#### [Exercise]
Where a line in the listing below contains the word "from", copy that line.

#### [Supplied material]
☆ ☆ ☆ ☆ ☆
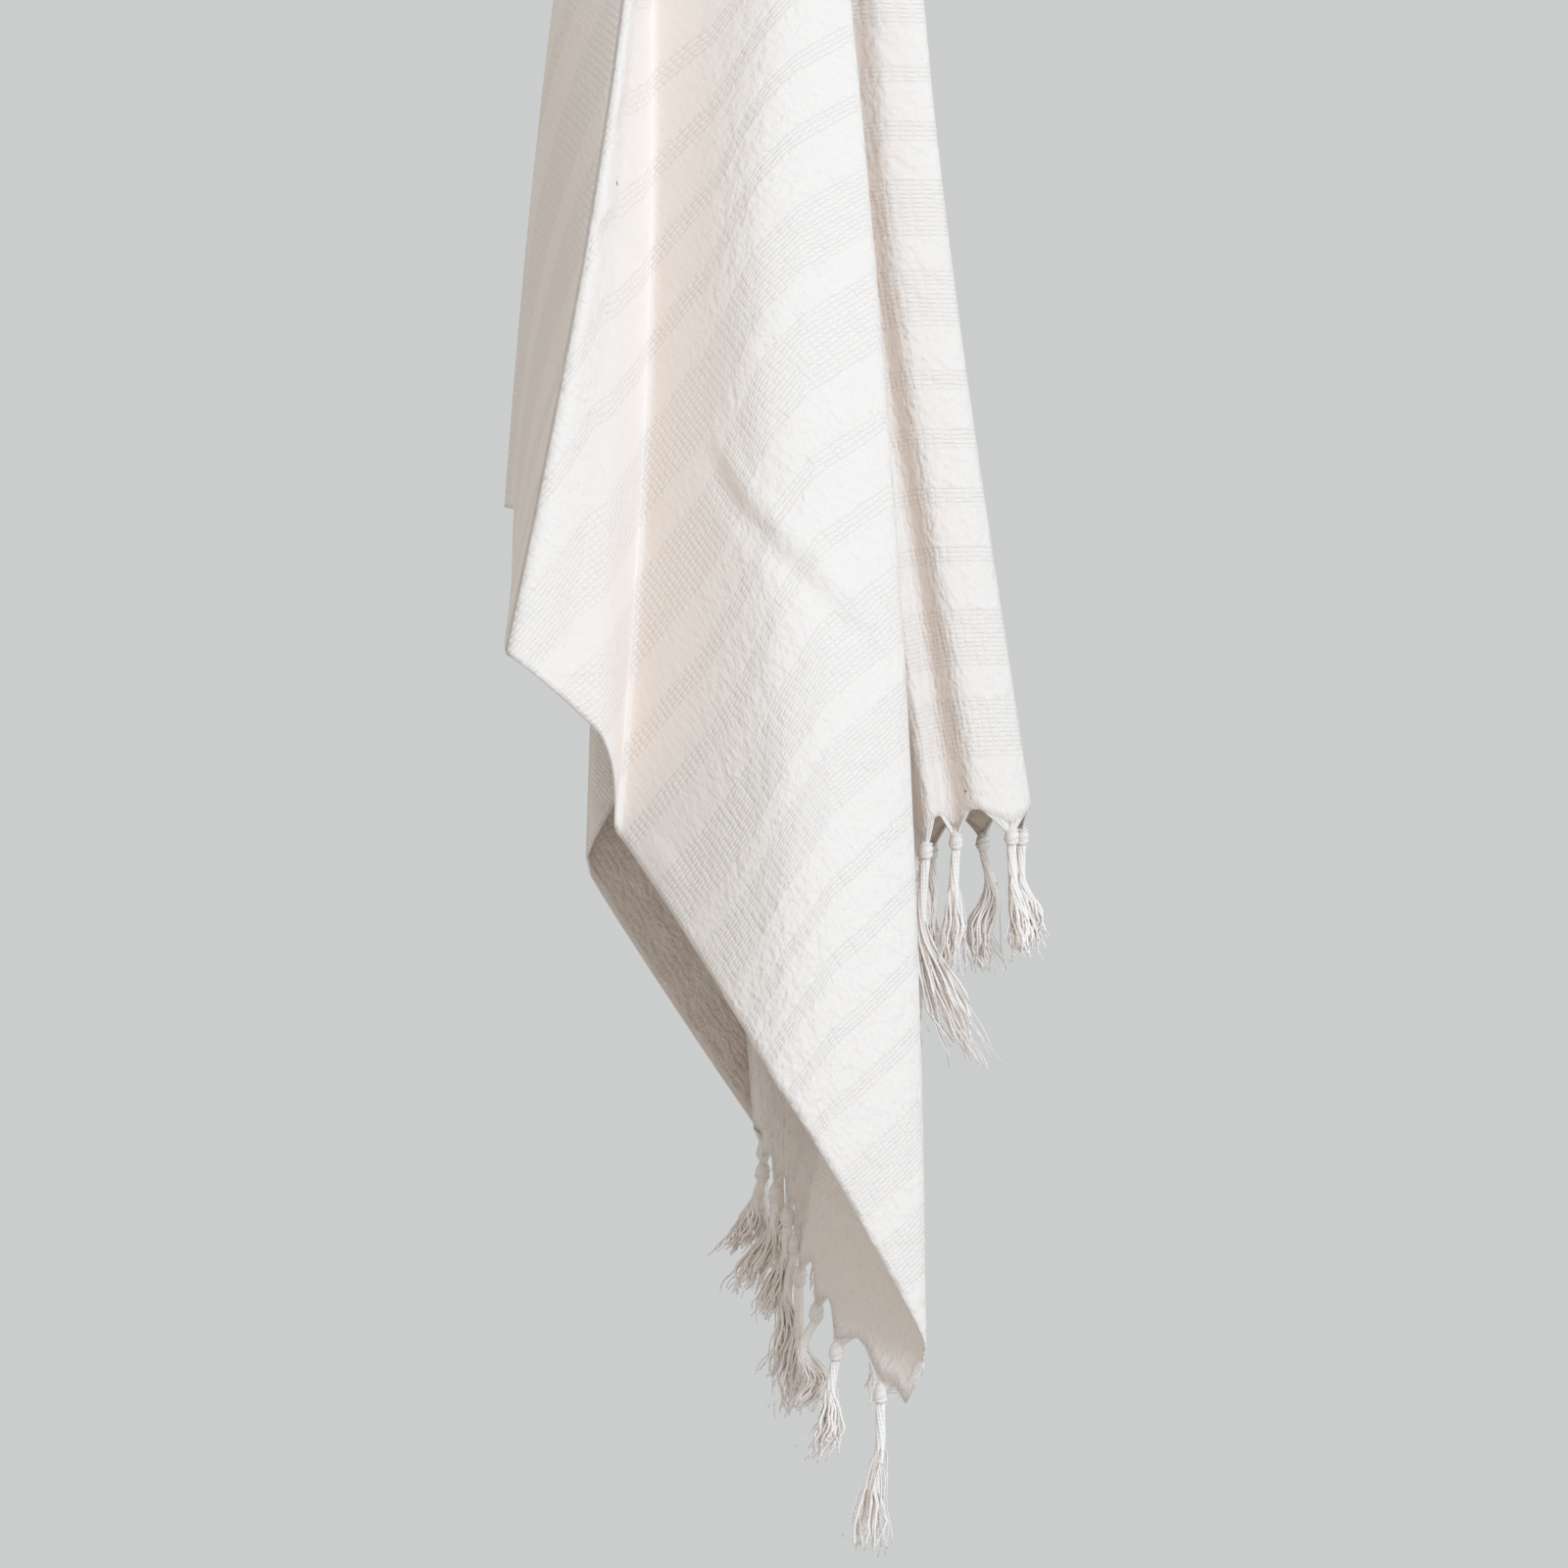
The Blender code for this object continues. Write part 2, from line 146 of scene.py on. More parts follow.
FRONT_FOLDS = (
    Fold("front ridge", 59.60, 0.7, (-62, -100, -151, -200), (-45, -80, -112, -130)),
    Fold("flank bend", 54.00, 1.0, (-55, -73, -79, -86), (-24, -43, -50, -56)),
    Fold("front valley", 48.40, 0.3, (-49, -52, -70, -100), (0, 0, 4, 10)),
    Fold("second ridge", 39.00, 1.0, (20, 12, 24, 0), (-26, -44, -50, -44)),
    Fold("right fold", 32.80, 0.8, (57, 78, 93, 101), (-8, -12, -10, 0)),
    Fold("flap bend", 28.00, 1.0, (52, 71, 83, 54), (8, 18, 32, 50)),
    Fold("flap end", 23.50, 0.9, (38, 50, 58, 26), (20, 46, 72, 90)),
)
LEFT_ARM_FOLDS = (
    Fold("arm start", -27.50, 0.9, (6, 4, 24, 64), (48, 100, 148, 198)),
    Fold("arm fold", -36.60, 0.9, (-36, -75, -87, -95), (38, 72, 90, 100)),
    Fold("arm tuck", -44.00, 0.8, (-56, -36, -22, -30), (28, 48, 60, 70)),
    Fold("arm return", -54.00, 1.0, (-76, -90, -100, -110), (30, 28, 36, 50)),
)
RIGHT_LAYER_FOLDS = (
    Fold("right inner ridge", -171.50, 1.0, (45, 66, 104, 116), (56, 94, 138, 180)),
    Fold("right trough", -174.60, 1.0, (60, 84, 121, 140), (60, 99, 142, 182)),
    Fold("right ridge", -177.30, 1.0, (77, 101, 140, 165), (52, 88, 130, 170)),
    Fold("right silhouette", -180.00, 0.9, (101, 130, 168, 200), (62, 106, 152, 190)),
    Fold("right back", -184.50, 1.0, (84, 112, 149, 174), (84, 140, 190, 225)),
    Fold("right back fold", -189.00, 0.9, (62, 88, 110, 134), (98, 176, 226, 256)),
)
LEFT_FLANK_FOLDS = (
    Fold("rear left fold", -272.00, 0.9, (-104, -131, -148, -165), (78, 132, 170, 200)),
    Fold("left tuck", -280.00, 1.0, (-95, -112, -128, -140), (34, 74, 90, 100)),
    Fold("left fold", -287.00, 0.9, (-101, -124, -131, -140), (6, 12, 20, 30)),
)


def direction_to(warp: float, weft: float) -> float:
    """Direction of a place of the flat cloth, in degrees that fall from the front ridge on."""
    phi = math.degrees(math.atan2(weft, warp))
    return phi if phi <= FRONT_FOLDS[0].phi else phi - 360


def run_along(path: Array) -> Array:
    """Distance along a path to each of its points."""
    return np.concatenate([[0], np.cumsum(np.linalg.norm(np.diff(path, axis=0), axis=1))])


@dataclass
class FlatCloth:
    """The towel laid flat, in metres from the hanging point: warp along u, weft along v."""

    width: float = 1.000
    length: float = 1.625
    to_short_end: float = 0.730
    to_selvedge_a: float = 0.550
    tassels: int = 22
    scallop: float = 0.009
    scallop_power: float = 1.4

    @property
    def to_long_end(self) -> float:
        """Distance from the hanging point to the long end."""
        return self.length - self.to_short_end

    @property
    def to_selvedge_b(self) -> float:
        """Distance from the hanging point to selvedge B."""
        return self.width - self.to_selvedge_a

    @property
    def pitch(self) -> float:
        """Distance between two tassels."""
        return self.width / self.tassels

    def tassel_wefts(self) -> list[float]:
        """Distances across the cloth at which the tassels stand."""
        return [-self.to_selvedge_b + (k + 0.5) * self.pitch for k in range(self.tassels)]

    def end_at(self, end: End) -> float:
        """Where an end lies along the warp, from the hanging point."""
        return self.to_long_end if end is End.LONG else -self.to_short_end

    def reach(self, phi: float) -> float:
        """Length of the straight line from the hanging point to the outline.

        Args:
            phi: Direction of the line, in degrees.

        Returns:
            Its length in metres, with the hem's scallops.
        """
        sine, cosine = math.sin(math.radians(phi)), math.cos(math.radians(phi))
        side = hem = math.inf
        if abs(sine) > LEAST_SINE:
            side = (self.to_selvedge_a if sine > 0 else self.to_selvedge_b) / abs(sine)
        if abs(cosine) > LEAST_SINE:
            end = self.to_long_end if cosine > 0 else self.to_short_end
            weft = end / abs(cosine) * sine
            turns = (weft + self.to_selvedge_b) / self.pitch
            edge = min(weft + self.to_selvedge_b, self.to_selvedge_a - weft) / (self.pitch / 2)
            wave = abs(math.cos(math.pi * turns)) ** self.scallop_power
            hem = (end - self.scallop * wave * min(max(edge, 0.0), 1.0)) / abs(cosine)
        return min(side, hem)

    def corners(self) -> list[float]:
        """Works out where the four corners lie.

        Returns:
            Their directions in degrees, falling.
        """
        warps = (self.to_long_end, -self.to_short_end)
        wefts = (self.to_selvedge_a, -self.to_selvedge_b)
        return sorted((direction_to(warp, weft) for warp in warps for weft in wefts), reverse=True)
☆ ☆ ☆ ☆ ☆
#### [Problem solution]
The Blender code for this object continues. Write part 2, from line 146 of scene.py on. More parts follow.
    """Direction of a place of the flat cloth, in degrees that fall from the front ridge on."""
    """The towel laid flat, in metres from the hanging point: warp along u, weft along v."""
        """Distance from the hanging point to the long end."""
        """Distance from the hanging point to selvedge B."""
        """Where an end lies along the warp, from the hanging point."""
        """Length of the straight line from the hanging point to the outline.